What do these tools look like in practice? The following code gives an idea of what a processing pipeline looks like:

// our Markdown parser that spits out mdast
const remark = require("remark");
// an mdast to html serializer
const html = require("remark-html");
// the plugin we'll write
const subtitlePlugin = require("./remark-subtitles");

const text = `
# Hello
###- How are __you__?
Great!`;

remark()
  .use(subtitlePlugin)
  .use(html)
  .process(text /* Markdown in */, function (err, file) {
    if (err) throw err;
    console.log(String(file)); /* HTML out */
  });
});

The solution

Starting from this, we can now write our plugin. The following snippet shows the plugin code with comments annotating the interesting parts.

// These `unist-util-*` utilities are super useful when working with unist
// syntax trees
const is = require("unist-util-is");
const visit = require("unist-util-visit");

// We're going to need this to convert some mdast nodes to hast nodes later on
const mdastToHast = require("mdast-util-to-hast");

// Our plugin's constructor function. This would receive configuration options.
module.exports = function subtitlePlugin() {
  // Plugins need to return a transform function that takes a unified compatable
  // AST and manipulate or walk it.
  return async function transform(tree) {
    // Go through the Markdown document (in mdast form) and call my callback
    // whenever you see paragraph nodes.
    visit(tree, "paragraph", (paragraphNode) => {
      const { children } = paragraphNode;

      // Get the first child node under the paragraph and make sure it's a text
      // node. If it's not, skip processing this paragraph node.
      const textNode = children && children[0];
      if (!is(textNode, "text")) {
        return;
      }

      // Does this text node start with a sequence of hash ('#') signs followed
      // by a dash ('-')?
      const text =
        typeof textNode.value === "string" ? textNode.value.trimLeft() : "";
      const re = /^(#{1,6})-\s+/;
      const matches = text.match(re);
      if (typeof text === "string" && !matches) {
        return;
      }

      // If it did let's count the number of '#'s as that will be our subtitle
      // depth
      const depth = matches[1].length;

      // Once we have what we need, let's make a copy of this text node without
      // the leading subtitle syntax.
      // i.e. '##- hello world' becomes 'hello world'
      const newValue = text.replace(re, "");

      // We can now attach some metadata to an mdast node.
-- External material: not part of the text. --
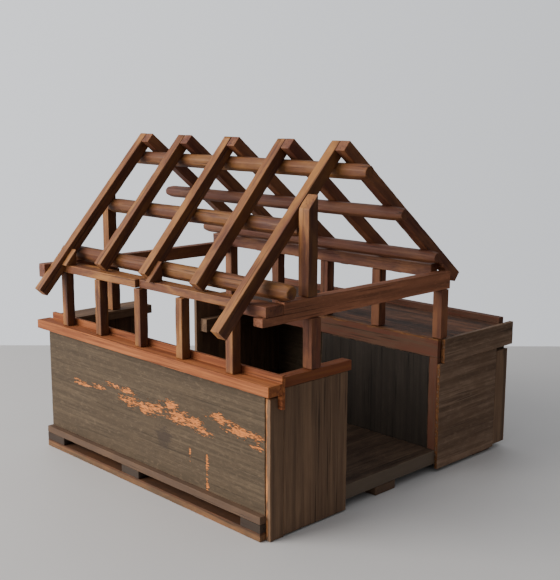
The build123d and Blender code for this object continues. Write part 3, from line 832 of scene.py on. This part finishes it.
class BARN_OT_stage(bpy.types.Operator):
    """Makes the floor, the lights, the pale surroundings and the camera"""
    bl_idname = "barn.stage"
    bl_label = "Stage"

    def execute(self, context):
        self.make_ground(context)
        self.make_lights(context)
        self.make_camera(context)
        return {"FINISHED"}

    def make_ground(self, context):
        """Square slab with a rounded rim, its top under the runners."""
        stage = context.scene.barn_stage
        half, shade_amount = stage.ground_half, GROUND_THICK
        bm = bmesh.new()
        bmesh.ops.create_cube(bm, size=1.0)
        bmesh.ops.scale(bm, vec=(half * 2, half * 2, shade_amount), verts=bm.verts)
        bmesh.ops.bevel(bm, geom=bm.edges[:], offset=GROUND_RIM, segments=4, affect="EDGES")
        bmesh.ops.translate(bm, vec=(0, 0, -shade_amount / 2), verts=bm.verts)
        mesh = bpy.data.meshes.new("ground")
        bm.to_mesh(mesh)
        bm.free()
        ground = bpy.data.objects.new("ground", mesh)
        ground.rotation_euler = (0, 0, stage.turn)
        ground.location.z = -GROUND_DROP
        context.scene.collection.objects.link(ground)
        mesh.materials.append(plain_surface("Pale ground", stage.ground, 0.55, 0.02))

    def make_lights(self, context):
        """One wide window light on the left, a weak fill in front, light from all round and a
        backdrop with painted light for the camera.
        """
        stage = context.scene.barn_stage
        for name, place, width, height, power, colour in LAMPS:
            area_light(name, place, LIGHT_TARGET, width, height, getattr(stage, power), colour)
        world = bpy.data.worlds.new("Pale room")
        world.use_nodes = True
        tree = world.node_tree
        tree.nodes.clear()
        pale = stage.backdrop
        # Camera rays see a backdrop with painted light: bright towards the window at the back
        # left, darker to the right.
        painted_backdrop = self.sided_light(tree, (-0.72, 0.69, 0.12), 0.4, scaled_colour(pale, 0.70), pale)
        painted_backdrop.inputs["Strength"].default_value = BACKDROP_STRENGTH
        lit = self.sided_light(tree, (-0.45, 0.75, 0.49), 0.9, (0.05, 0.05, 0.055),
                               (0.93, 0.96, 1.0))
        lit.inputs["Strength"].default_value = stage.ambient
        path = tree.nodes.new("ShaderNodeLightPath")
        mix = tree.nodes.new("ShaderNodeMixShader")
        out = tree.nodes.new("ShaderNodeOutputWorld")
        tree.links.new(path.outputs["Is Camera Ray"], mix.inputs[0])
        tree.links.new(lit.outputs[0], mix.inputs[1])
        tree.links.new(painted_backdrop.outputs[0], mix.inputs[2])
        tree.links.new(mix.outputs[0], out.inputs["Surface"])
        context.scene.world = world

    def sided_light(self, tree, towards, reach, dim, bright):
        """Surroundings that fade from dim to bright towards one side of the room."""
        way = tree.nodes.new("ShaderNodeTexCoord")
        lean = tree.nodes.new("ShaderNodeVectorMath")
        lean.operation = "DOT_PRODUCT"
        lean.inputs[1].default_value = towards
        fade = tree.nodes.new("ShaderNodeMapRange")
        fade.inputs["From Min"].default_value = -reach
        fade.inputs["From Max"].default_value = reach
        shade = tree.nodes.new("ShaderNodeMix")
        shade.data_type = "RGBA"
        shade.inputs[6].default_value = (*dim, 1.0)
        shade.inputs[7].default_value = (*bright, 1.0)
        glow = tree.nodes.new("ShaderNodeBackground")
        tree.links.new(way.outputs["Generated"], lean.inputs[0])
        tree.links.new(lean.outputs["Value"], fade.inputs["Value"])
        tree.links.new(fade.outputs["Result"], shade.inputs[0])
        tree.links.new(shade.outputs[2], glow.inputs["Color"])
        return glow

    def make_camera(self, context):
        """Camera low at the barn's front left corner."""
        stage = context.scene.barn_stage
        lens = bpy.data.cameras.new("camera")
        lens.lens = stage.lens
        lens.sensor_width = 36.0
        camera = bpy.data.objects.new("camera", lens)
        turned = Matrix.Rotation(stage.turn, 4, "Z")
        tilted = Matrix.Rotation(math.pi / 2 - stage.tilt, 4, "X")
        rolled = Matrix.Rotation(stage.roll, 4, "Z")
        camera.matrix_world = Matrix.Translation(stage.eye) @ turned @ tilted @ rolled
        context.scene.collection.objects.link(camera)
        context.scene.camera = camera


class BARN_PT_panel(bpy.types.Panel):
    """Settings and makers of the toy barn"""
    bl_idname = "BARN_PT_panel"
    bl_label = "Toy Barn"
    bl_space_type = "VIEW_3D"
    bl_region_type = "UI"
    bl_category = "Toy Barn"

    def draw(self, context):
        for group in (context.scene.barn_shape, context.scene.barn_colours,
                      context.scene.barn_stage):
            box = self.layout.box()
            for name in group.__annotations__:
                box.prop(group, name)
        for maker in MAKERS:
            self.layout.operator(maker.bl_idname)


GROUPS = {"barn_shape": BarnShape, "barn_colours": BarnColours, "barn_stage": BarnStage}
MAKERS = (BARN_OT_base, BARN_OT_floors, BARN_OT_long_walls, BARN_OT_rails, BARN_OT_boards,
          BARN_OT_posts, BARN_OT_plates, BARN_OT_poles, BARN_OT_rafters,
          BARN_OT_cleats, BARN_OT_stage)


def register():
    """Registers the settings, the makers and the panel."""
    for kind in (*GROUPS.values(), *MAKERS, BARN_PT_panel):
        bpy.utils.register_class(kind)
    for name, kind in GROUPS.items():
        setattr(bpy.types.Scene, name, PointerProperty(type=kind))


def unregister():
    """Takes everything away again."""
    for name in GROUPS:
        delattr(bpy.types.Scene, name)
    for kind in (BARN_PT_panel, *reversed(MAKERS), *reversed(GROUPS.values())):
        bpy.utils.unregister_class(kind)


def main():
    """Makes the whole barn and its stage."""
    register()
    for maker in MAKERS:
        family, action = maker.bl_idname.split(".")
        getattr(getattr(bpy.ops, family), action)()
    bpy.context.view_layer.update()


if __name__ == "__main__":
    main()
If the node is being
      // serialized to html by a hast-compatible library, it will know to use
      // these overrides instead of the default behaviour of rendering a plain
      // <p> tag.
      paragraphNode.data = {
        // we could use a different html tag but "p" is semantically correct for
        // the subtitle
        hName: "p",
        // The <p> tag will have the following attributes added to it.
        // Note that we need to use "className" for the html "class" attribute.
        hProperties: {
          className: `subtitle subtitle--${depth}`,
          "data-remark-subtype": "subtitle",
          "data-subtitle": depth,
        },
        // When we are passing custom children, it is our responsibility to make
        // sure they are in hast format instead of mdast. We use the library,
        // mdast-util-to-hast, to do this conversion.
        hChildren: [
          // We pass in a modified text node without the leading subtitle
          // characters
          {
            ...textNode,
            value: newValue,
          },
          // Then we pass in the rest of the children under this paragraph node
          ...children.slice(1),
        ].map(mdastToHast), // Finally convert it all to hast
      };
    });
  };
};

If you'd like to play with a runnable version of this code check out this runkit demo.
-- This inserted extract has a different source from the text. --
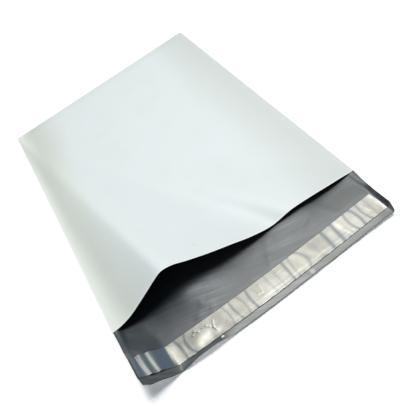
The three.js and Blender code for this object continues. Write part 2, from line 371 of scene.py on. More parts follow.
def ridges(across, along, lines):
    """Soft ridges: for each line from one point to another, its height times a bell curve of the distance
    from the line."""
    total = np.zeros_like(across)
    for s0, q0, s1, q1, width, height in lines:
        run_s, run_q = s1 - s0, q1 - q0
        t = np.clip(((across - s0) * run_s + (along - q0) * run_q) / (run_s**2 + run_q**2), 0, 1)
        away = np.hypot(across - s0 - t * run_s, along - q0 - t * run_q)
        total += height * np.exp(-((away / width) ** 2))
    return total


print("creases in the lip:", len(LIP_CREASES))


# %% Finished film surfaces
def normals_of(surface, across, along, nudge=0.5):
    """Unit normals that point up: the cross product of the surface's two central differences."""
    a = surface(np.maximum(across - nudge, 0), along)
    b = surface(np.minimum(across + nudge, BAG_WIDTH), along)
    c = surface(across, np.maximum(along - nudge, 0))
    d = surface(across, along + nudge)
    normal = np.cross(b - a, c - d)
    return normal / np.linalg.norm(normal, axis=-1, keepdims=True)


def grounded(points):
    """The same points, with none below the ground."""
    points[..., 2] = np.maximum(points[..., 2], 0)
    return points


def front_film(across, along):
    """The finished front panel: the cone, the air trapped under it, its unevenness and puckers, and the
    slight curl of its cut edge."""
    points = cone(across, along)
    apart = parted(across, AIR_TAPER)
    from_fold = smooth(along / AIR_TAPER)
    air = TRAPPED_AIR * apart * from_fold * (1 - along / BAG_LENGTH)
    uneven = UNEVEN_HEIGHT * waves(across, along, seed=11) * apart * from_fold
    curl = EDGE_CURL * smooth((along - BAG_LENGTH + EDGE_CURL_RUN) / EDGE_CURL_RUN) ** 2 * apart
    lift = uneven + puckers(across, along) * from_fold + curl
    points[..., 2] += air
    return grounded(points + normals_of(cone, across, along) * lift[..., None])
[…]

Wrap up: Why is this cool?

Beyond adding new syntax, being able to analyse Markdown unlocks a lot of automation and authoring enhancements. Here are some ideas of where you can go with this:

Write your incident response documents in Markdown and use - [] to create action items. Now, you can write a parser and pipeline that runs in CI to create tickets for these and update the document with links to them.
Use remark to lint Markdown documents for things like too many spaces (e.g. extra space)
Use remark to take links to an excalidraw diagram and embed a preview on hover feature

Check out these awesome remark plugins if you're looking for inspiration. I hope this helps you get started!